China Pacific Insurance to issue HK$15.56 bn convertible bonds
China Pacific Insurance (Group) Co., Ltd. announced a proposed issue of HK$15,556,000,000 zero coupon convertible bonds due 2030 under a general mandate. The bonds, with an issue price of 100.15% of the principal amount, will not bear interest and are convertible into H Shares at an initial price of HK$39.04 per H Share. This represents a premium of approximately 21.24% over the closing price of HK$32.20 per H Share on September 10, 2025.

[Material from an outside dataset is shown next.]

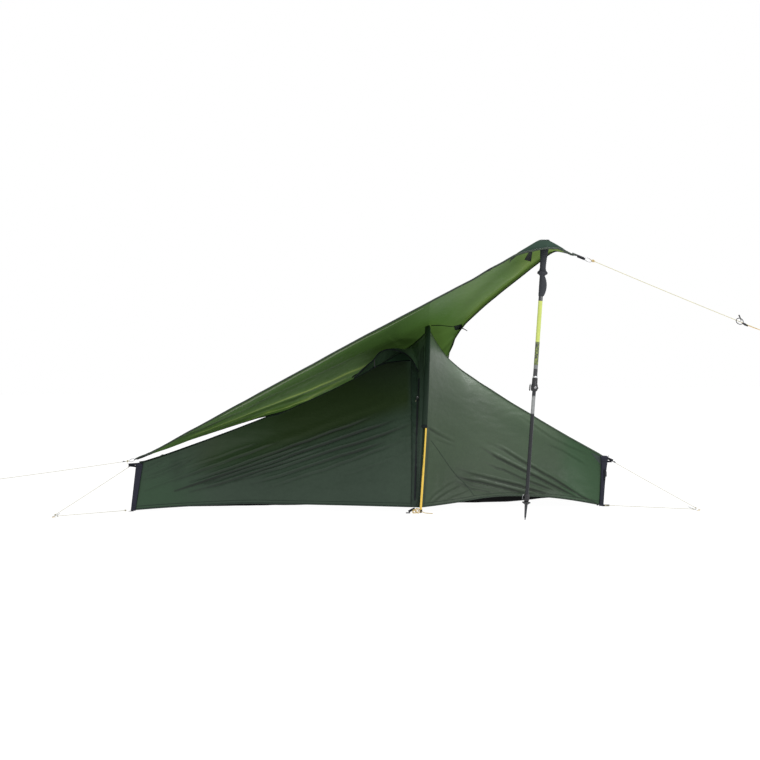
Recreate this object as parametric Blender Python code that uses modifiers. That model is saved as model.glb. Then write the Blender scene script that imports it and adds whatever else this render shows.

The offering is managed by Joint Global Coordinators, Joint Bookrunners, and Joint Lead Managers including J.P. Morgan, UBS, Huatai International, BofA Securities, and Morgan Stanley. Assuming full conversion, the bonds will yield approximately 398,463,114 H Shares, representing about 14.36% of existing issued H Shares and 4.14% of the company's current share capital. Net proceeds, estimated at HK$15,479.6 million, are earmarked for developing insurance business, implementing strategic initiatives in health service & elderly care, AI+, internationalization, and general corporate purposes, including working capital.
The issuance aligns with the company's strategy to secure medium to long-term offshore funding at low costs to drive sustainable business growth and enhance its global competitive edge. The Conversion Shares will be allotted under the General Mandate approved by shareholders at the 2024 annual general meeting.